May 25-31, 2006
Slant
Hide the LightningWhy Pennsylvania shouldn't kill anybody, including cop killers.
Does the scumbag who gunned down Officer Gary Skerski deserve to die? Definitely. In fact, the dirtbag deserves to endure the ancient Roman punishment of being bound up in a sack with a monkey, a snake and a dog then tossed into the Tiber. Although it would be cruel to the animals to place them in such close proximity to such a vile human being, considering the nature of the crime, I'm certain even the most hardcore PETA supporter would be OK with this.
But should the two-legged cockroach who robbed Gary Skerski of his life be put to death? Should the state of Pennsylvania (or any other state in America, for that matter) enact the death penalty?
Definitely not, for the simple reason that executing Gary Skerski's killer will only lead to an increase in Pennsylvania's murder rate.
The statistics don't lie. The murder rate in states without the death penalty has continually remained lower than in states that employ capital punishment. And as the number of people put to death has grown, this divide has expanded. In 1990, the murder rates in states with and without the death penalty differed by 4 percent. By 2004, you stood a 42 percent higher chance of getting murdered in a death penalty state than in a state without capital punishment. Of the 20 states with the highest murder rates today, 18 have the death penalty.
So why doesn't the death penalty act as a deterrent against murder? Simply because murders fall into two categories: crimes of passion and premeditated killings.
Except in crappy sci-fi films based on Philip K. Dick stories and starring sofa-leaping Scientologists, it's impossible to prevent crimes of passion. As for premeditated crimes, well, the individuals who commit these crimes tend to consider themselves too smart to get caughtotherwise they wouldn't be out there pulling that drive-by shooting at two in the afternoon in front of a local news crew and then bragging about it on their MySpace pages, now would they?

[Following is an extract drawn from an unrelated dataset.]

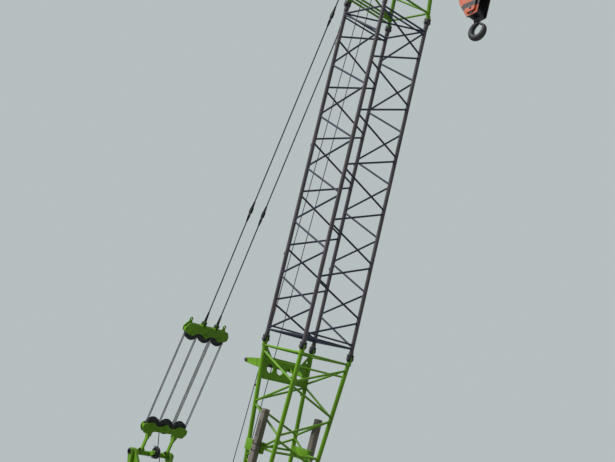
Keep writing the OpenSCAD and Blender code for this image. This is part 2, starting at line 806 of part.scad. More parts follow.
module lower_bridle() {
    color(green) at_lower_bridle() difference() {
        union() {
            translate([bridle_arm, 0, 0]) mirror([1, 0, 0]) bridle_plates(80);
            for (s = [-1, 1]) {
                block([0, s * arm_y - arm_thick / 2, -55], [arm_end, s * arm_y + arm_thick / 2, 55]);
                bar_y([0, s * arm_y, 0], arm_thick, 55);
                for (e = [-1, 1])
                    translate([0, s * arm_y, e * (bridle_gap + bridle_plate) / 2])
                        block([arm_end - 190, -arm_thick / 2, -bridle_plate / 2],
                            [arm_end, arm_thick / 2, bridle_plate / 2]);
            }
        }
        for (s = [-1, 1])
            bar_y([0, s * arm_y, 0], arm_thick + 2 * over, bridle_pin_d / 2 + fit);
    }
}
module lower_bridle_sheaves() at_lower_bridle() translate([bridle_arm, 0, 0]) bridle_sheaves();

// Winch drums
module drum(x) {
    half = winch_inner - free_gap;
    flange = 40;
    color(dark) translate([x, 0, drum_z]) rotate([90, 0, 0]) union() {
        cylinder(h = 2 * half, d = drum_d, center = true);
        for (s = [-1, 1])
            translate([0, 0, s * (half - flange / 2)])
                cylinder(h = flange, d = drum_flange_d, center = true);
        cylinder(h = 2 * winch_outer, d = drum_shaft_d, center = true);
    }
}
module main_drum() drum(main_drum_x);
module second_drum() drum(second_drum_x);
module boom_drum() drum(boom_drum_x);

// Cab
cab_floor_thick = 60;
cab_base = cab_low + cab_floor_thick;
cab_top = cab_low + cab_height;
cab_front = cab_rear_x + cab_length;
cab_outer_y = cab_inner_y + cab_width;
door_x0 = cab_rear_x + 500;
door_x1 = door_x0 + door_width;
door_low = cab_base + 60;
door_high = cab_top - 150;
sill = cab_base + 620;
head_rail = cab_top - 130;
module cab_floor() {
    color(green) block([cab_rear_x, cab_inner_y, cab_low], [cab_front, cab_outer_y, cab_base]);
}
// Side outline of the cab, drawn in by d
function cab_outline(d) = [[cab_rear_x + d, cab_base], [cab_front - d, cab_base],
    [cab_front - d, cab_base + 500], [cab_front - 240 - d, cab_top - d], [cab_rear_x + d, cab_top - d]];
module cab_frame() {
    mid = (cab_inner_y + cab_outer_y) / 2;
    color(green) difference() {
        plate_y(cab_outline(0), mid, cab_width);
        plate_y(cab_outline(cab_wall), mid, cab_width - 2 * cab_wall);
        block([door_x0, cab_outer_y - cab_wall - over, door_low],
            [door_x1, cab_outer_y + over, door_high]);
        for (w = cab_windows()) block(w[0], w[1]);
    }
    color(dark) for (z = hinge_rows) {
        knuckle(z - fit - 50, 50, -1);
        knuckle(z + knuckle_h + fit, 50, -1);
        translate([door_x0, hinge_y, z - 50]) cylinder(h = knuckle_h + 100, r = hinge_pin_r);
    }
}
// Window cuts: low corner and high corner of each
function cab_windows() = [
    [[cab_rear_x + 90, cab_outer_y - cab_wall - over, sill],
        [door_x0 - 90, cab_outer_y + over, head_rail]],
    [[cab_rear_x + 90, cab_inner_y - over, sill],
        [cab_front - 330, cab_inner_y + cab_wall + over, head_rail]],
    [[cab_front - 330, cab_inner_y + 90, cab_base + 560],
        [cab_front + over, cab_outer_y - 90, head_rail - 30]],
    [[cab_front - cab_wall - over, cab_inner_y + 90, cab_base + 110],
        [cab_front + over, cab_outer_y - 90, cab_base + 440]],
    [[cab_rear_x - over, cab_inner_y + 120, sill],
        [cab_rear_x + cab_wall + over, cab_outer_y - 120, head_rail]]];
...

Maybe this is why most Western democracies have abolished capital punishment. By continuing to hang on to the barbaric practice, the United States and Pennsylvania find themselves in the company of such truly enlightened countries as China (home of the student crushing tanks), Saudi Arabia (native soil to 14 of the 19 Sept. 11 hijackers) and Iran (where a wife-beater is more than a T-shirt: it's a career choice.*)
Need I even get into how poor people get to "ride the lighting" more than rich people (90 percent of the people on death row couldn't afford to hire a lawyer), and how blacks are more likely to be sentenced to death than whites? What about how we've devolved to the point where we're executing the mentally retarded?

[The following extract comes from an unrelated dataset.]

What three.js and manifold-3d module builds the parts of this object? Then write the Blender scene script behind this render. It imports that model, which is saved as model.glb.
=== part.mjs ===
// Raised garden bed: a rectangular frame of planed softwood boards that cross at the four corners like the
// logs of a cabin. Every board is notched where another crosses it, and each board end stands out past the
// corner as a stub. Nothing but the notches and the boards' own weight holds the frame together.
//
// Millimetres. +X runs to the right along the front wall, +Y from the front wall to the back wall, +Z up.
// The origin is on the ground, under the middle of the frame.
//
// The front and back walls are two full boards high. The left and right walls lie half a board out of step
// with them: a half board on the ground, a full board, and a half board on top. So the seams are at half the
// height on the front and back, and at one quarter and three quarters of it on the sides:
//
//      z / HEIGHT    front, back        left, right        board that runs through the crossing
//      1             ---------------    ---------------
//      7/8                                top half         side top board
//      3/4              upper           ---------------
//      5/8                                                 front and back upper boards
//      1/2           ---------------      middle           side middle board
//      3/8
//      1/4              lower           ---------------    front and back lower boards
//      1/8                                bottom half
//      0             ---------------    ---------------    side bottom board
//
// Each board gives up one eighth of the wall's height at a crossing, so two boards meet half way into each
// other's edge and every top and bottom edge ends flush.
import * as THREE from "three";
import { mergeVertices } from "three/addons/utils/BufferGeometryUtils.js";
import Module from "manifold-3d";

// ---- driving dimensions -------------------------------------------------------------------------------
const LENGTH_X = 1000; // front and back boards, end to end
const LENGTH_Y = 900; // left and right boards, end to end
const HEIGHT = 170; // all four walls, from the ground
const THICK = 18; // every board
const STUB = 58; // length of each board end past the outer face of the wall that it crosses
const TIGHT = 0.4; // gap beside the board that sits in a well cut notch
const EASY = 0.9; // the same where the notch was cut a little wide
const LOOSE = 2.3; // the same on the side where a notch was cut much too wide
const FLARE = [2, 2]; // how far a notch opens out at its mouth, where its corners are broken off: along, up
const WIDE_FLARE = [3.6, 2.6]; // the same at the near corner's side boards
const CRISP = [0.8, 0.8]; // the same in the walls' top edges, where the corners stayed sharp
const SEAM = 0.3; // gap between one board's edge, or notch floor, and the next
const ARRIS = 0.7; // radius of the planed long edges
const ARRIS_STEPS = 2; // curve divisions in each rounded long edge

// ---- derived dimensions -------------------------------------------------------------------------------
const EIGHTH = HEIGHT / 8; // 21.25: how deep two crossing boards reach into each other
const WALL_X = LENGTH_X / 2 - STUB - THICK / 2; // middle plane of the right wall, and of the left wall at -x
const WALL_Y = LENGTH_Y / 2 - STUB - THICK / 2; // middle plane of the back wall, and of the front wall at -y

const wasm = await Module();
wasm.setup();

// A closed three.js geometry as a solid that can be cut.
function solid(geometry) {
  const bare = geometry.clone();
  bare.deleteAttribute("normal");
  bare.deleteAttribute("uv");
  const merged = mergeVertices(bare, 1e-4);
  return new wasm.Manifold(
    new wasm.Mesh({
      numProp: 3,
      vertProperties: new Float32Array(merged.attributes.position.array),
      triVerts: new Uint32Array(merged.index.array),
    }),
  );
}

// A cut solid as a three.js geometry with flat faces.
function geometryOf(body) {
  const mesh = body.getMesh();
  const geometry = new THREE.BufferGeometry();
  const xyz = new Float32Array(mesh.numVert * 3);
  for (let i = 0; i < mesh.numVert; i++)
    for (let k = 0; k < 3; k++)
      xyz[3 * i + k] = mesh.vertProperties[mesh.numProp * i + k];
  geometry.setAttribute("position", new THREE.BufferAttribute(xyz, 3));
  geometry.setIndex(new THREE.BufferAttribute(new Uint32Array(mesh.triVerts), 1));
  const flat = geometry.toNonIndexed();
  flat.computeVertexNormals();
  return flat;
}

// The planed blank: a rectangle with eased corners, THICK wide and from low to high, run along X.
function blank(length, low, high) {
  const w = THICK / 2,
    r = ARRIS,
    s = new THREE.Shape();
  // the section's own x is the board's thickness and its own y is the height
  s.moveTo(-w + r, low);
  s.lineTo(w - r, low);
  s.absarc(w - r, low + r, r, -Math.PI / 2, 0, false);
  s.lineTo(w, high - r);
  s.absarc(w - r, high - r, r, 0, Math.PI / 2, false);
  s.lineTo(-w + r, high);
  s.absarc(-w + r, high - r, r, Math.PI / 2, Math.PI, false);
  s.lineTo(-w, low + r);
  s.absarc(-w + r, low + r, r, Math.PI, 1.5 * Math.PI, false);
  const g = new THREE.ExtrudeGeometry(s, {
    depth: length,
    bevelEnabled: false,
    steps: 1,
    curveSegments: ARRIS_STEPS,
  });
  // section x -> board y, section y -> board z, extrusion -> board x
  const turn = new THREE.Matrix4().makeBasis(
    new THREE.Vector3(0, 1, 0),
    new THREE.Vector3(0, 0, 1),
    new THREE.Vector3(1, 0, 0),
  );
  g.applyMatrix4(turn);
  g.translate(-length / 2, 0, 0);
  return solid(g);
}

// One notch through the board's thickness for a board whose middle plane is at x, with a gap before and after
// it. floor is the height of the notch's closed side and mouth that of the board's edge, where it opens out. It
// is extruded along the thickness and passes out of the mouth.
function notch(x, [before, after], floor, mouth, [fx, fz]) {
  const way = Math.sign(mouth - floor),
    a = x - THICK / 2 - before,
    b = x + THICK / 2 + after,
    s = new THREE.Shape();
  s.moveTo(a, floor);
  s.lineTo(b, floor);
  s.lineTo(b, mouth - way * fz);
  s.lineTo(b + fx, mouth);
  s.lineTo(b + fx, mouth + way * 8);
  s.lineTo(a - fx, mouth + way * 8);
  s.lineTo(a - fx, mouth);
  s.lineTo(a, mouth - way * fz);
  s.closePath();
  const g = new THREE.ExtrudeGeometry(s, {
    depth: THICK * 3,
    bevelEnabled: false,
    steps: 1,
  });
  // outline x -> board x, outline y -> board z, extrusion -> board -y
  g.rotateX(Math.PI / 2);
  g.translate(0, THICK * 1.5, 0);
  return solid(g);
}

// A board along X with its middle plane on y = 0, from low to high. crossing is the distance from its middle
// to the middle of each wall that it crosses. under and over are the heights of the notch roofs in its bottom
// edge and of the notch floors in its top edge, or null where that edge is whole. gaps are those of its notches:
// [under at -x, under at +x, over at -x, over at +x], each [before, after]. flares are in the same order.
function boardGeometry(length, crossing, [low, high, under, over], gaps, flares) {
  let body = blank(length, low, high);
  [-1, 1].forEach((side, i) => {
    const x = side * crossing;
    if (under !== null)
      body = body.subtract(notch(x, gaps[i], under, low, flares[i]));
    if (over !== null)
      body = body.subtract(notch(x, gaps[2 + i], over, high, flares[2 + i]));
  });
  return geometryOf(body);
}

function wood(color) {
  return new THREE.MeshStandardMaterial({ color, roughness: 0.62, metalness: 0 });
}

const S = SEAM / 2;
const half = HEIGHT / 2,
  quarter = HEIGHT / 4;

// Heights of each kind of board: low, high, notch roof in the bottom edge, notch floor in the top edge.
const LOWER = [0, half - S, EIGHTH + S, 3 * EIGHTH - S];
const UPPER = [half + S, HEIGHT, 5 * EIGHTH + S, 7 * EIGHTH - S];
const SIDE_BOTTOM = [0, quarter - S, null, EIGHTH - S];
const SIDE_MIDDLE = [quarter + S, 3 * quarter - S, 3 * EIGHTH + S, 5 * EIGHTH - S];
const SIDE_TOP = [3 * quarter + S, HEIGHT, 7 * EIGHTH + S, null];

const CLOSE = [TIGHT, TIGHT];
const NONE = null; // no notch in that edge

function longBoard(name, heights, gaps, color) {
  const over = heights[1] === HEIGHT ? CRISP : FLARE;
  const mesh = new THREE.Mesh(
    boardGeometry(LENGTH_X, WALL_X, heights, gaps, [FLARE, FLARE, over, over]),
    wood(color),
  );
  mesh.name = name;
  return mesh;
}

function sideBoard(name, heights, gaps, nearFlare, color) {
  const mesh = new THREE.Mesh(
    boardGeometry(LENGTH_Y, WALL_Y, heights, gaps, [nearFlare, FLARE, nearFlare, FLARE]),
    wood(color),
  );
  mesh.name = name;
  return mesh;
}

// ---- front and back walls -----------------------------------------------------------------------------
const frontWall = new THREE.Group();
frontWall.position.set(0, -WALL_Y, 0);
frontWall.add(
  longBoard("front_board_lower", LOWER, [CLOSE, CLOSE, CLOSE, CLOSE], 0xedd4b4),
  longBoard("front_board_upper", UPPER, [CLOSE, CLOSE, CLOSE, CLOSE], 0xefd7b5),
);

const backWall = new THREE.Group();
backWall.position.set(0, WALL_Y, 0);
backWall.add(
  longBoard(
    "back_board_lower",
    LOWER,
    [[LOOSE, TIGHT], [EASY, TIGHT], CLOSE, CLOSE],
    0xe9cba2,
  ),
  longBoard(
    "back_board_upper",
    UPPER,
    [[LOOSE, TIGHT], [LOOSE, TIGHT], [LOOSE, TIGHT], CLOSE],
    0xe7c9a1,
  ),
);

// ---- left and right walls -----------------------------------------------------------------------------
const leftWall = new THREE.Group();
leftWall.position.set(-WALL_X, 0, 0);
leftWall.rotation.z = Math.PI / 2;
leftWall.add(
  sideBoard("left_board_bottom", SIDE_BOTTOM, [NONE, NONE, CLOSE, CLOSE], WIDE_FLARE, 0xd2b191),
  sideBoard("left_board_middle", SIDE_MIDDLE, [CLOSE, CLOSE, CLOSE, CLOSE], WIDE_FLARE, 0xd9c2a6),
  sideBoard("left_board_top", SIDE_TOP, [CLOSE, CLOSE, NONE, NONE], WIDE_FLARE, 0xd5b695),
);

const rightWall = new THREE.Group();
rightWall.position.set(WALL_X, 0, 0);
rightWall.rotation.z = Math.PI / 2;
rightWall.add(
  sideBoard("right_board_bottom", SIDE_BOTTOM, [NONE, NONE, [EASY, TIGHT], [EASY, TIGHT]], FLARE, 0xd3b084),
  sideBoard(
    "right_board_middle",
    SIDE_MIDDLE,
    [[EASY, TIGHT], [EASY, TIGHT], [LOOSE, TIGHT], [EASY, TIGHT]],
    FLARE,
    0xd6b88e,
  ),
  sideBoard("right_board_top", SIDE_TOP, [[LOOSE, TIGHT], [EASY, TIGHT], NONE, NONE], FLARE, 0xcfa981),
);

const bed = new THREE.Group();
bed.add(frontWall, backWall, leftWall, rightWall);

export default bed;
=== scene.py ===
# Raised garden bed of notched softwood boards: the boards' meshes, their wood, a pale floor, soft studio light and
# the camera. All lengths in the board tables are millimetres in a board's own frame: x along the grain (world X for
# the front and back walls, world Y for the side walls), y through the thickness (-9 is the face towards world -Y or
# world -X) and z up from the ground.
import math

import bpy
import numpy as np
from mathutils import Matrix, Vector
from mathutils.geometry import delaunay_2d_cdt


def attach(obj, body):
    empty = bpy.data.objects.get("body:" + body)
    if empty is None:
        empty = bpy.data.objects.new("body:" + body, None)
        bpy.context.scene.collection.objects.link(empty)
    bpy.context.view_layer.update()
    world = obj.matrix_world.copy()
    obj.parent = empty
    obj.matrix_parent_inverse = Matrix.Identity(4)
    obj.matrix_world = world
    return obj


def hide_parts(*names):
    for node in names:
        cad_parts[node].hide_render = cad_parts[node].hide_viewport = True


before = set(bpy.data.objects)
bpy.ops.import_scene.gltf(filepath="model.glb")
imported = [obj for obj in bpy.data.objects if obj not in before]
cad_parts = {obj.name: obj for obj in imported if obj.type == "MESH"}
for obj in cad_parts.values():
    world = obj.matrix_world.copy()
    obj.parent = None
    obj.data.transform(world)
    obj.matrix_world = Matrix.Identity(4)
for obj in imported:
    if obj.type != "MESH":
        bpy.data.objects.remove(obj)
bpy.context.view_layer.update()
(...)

As for those who use Biblical lessons and the Code of Hammurabi's "eye for an eye" declaration to justify executions? Those who would remind us that the Bible instructs us to seek a life for a life would do well to remember that the Good Book also prescribes the death penalty for such infractions as premarital sex (Deuteronomy 20:20-22) and fortune telling (Leviticus 20:27).
We're better than the sewer flotsam who murdered Officer Skerski: We can control our blood lust. Would we all love to drag the murdering coward down to the shores of the Delaware River with a sack full of wildlife in tow? Hell yeah. But what would that leave us with?
Eventually it would only lead to more and more executions and fewer and fewer good men like Gary Skerski.
Rodney Anonymous is a founding member of the Dead Milkmen, and our "Aid or Invade" columnist.
*I base this statement not on any factual information but entirely on repeated late-night viewings of Not Without My Daughter, starring Sally Fields as a woman whose Iranian husband slaps her around roughly every seven minutes or so. It's a staple of the Lifetime Network.